Location
- Ford Lane Rainham, Central London, RM13 7BB England 51°32′11″N 0°11′18″E﻿ / ﻿51.53645°N 0.18836°E

Information
- Type: Academy
- Motto: Excellence in all that we do
- Established: 1952
- Department for Education URN: 136576 Tables
- Ofsted: Reports
- Principal: C Whiley
- Gender: Mixed
- Age: 11 to 16
- Enrolment: 720
- Houses: Westwood Mandela Moore Shakespeare
- Website: www.brittons.havering.sch.uk

= The Brittons Academy =

The Brittons Academy (formerly Brittons School) is a mixed secondary school located in the Rainham area of the London Borough of Havering, England.

The Brittons Academy had an Ofsted report of "Good" in all categories following an inspection on 5/6 October 2022.

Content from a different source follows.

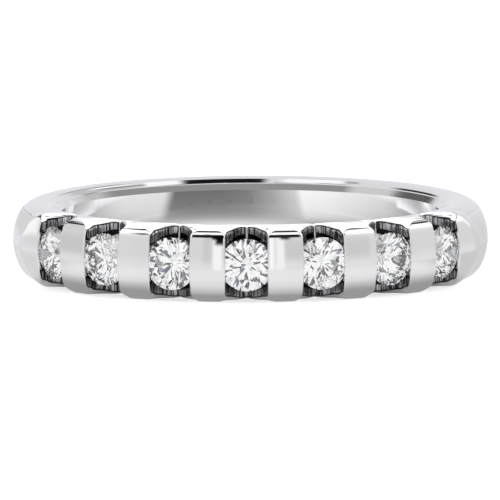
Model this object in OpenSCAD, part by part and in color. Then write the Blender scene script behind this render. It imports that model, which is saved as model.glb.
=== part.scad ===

The school first opened in 1952 as a bilateral Technical School for pupils aged 11 to 15. Technical students were transferred to the newly opened Abbs Cross Technical High School in 1958, and Brittons was redesignated as a coeducational secondary modern school. In 1973 the school was redesignated as a comprehensive school, and by 1981 the school was operating a sixth form for pupils aged up to 18. The sixth form provision was removed in 1990 due to local authority restructuring and Brittons became an 11-16 school. It gained Specialist Technology college status in 2001, and became a Foundation School in 2009.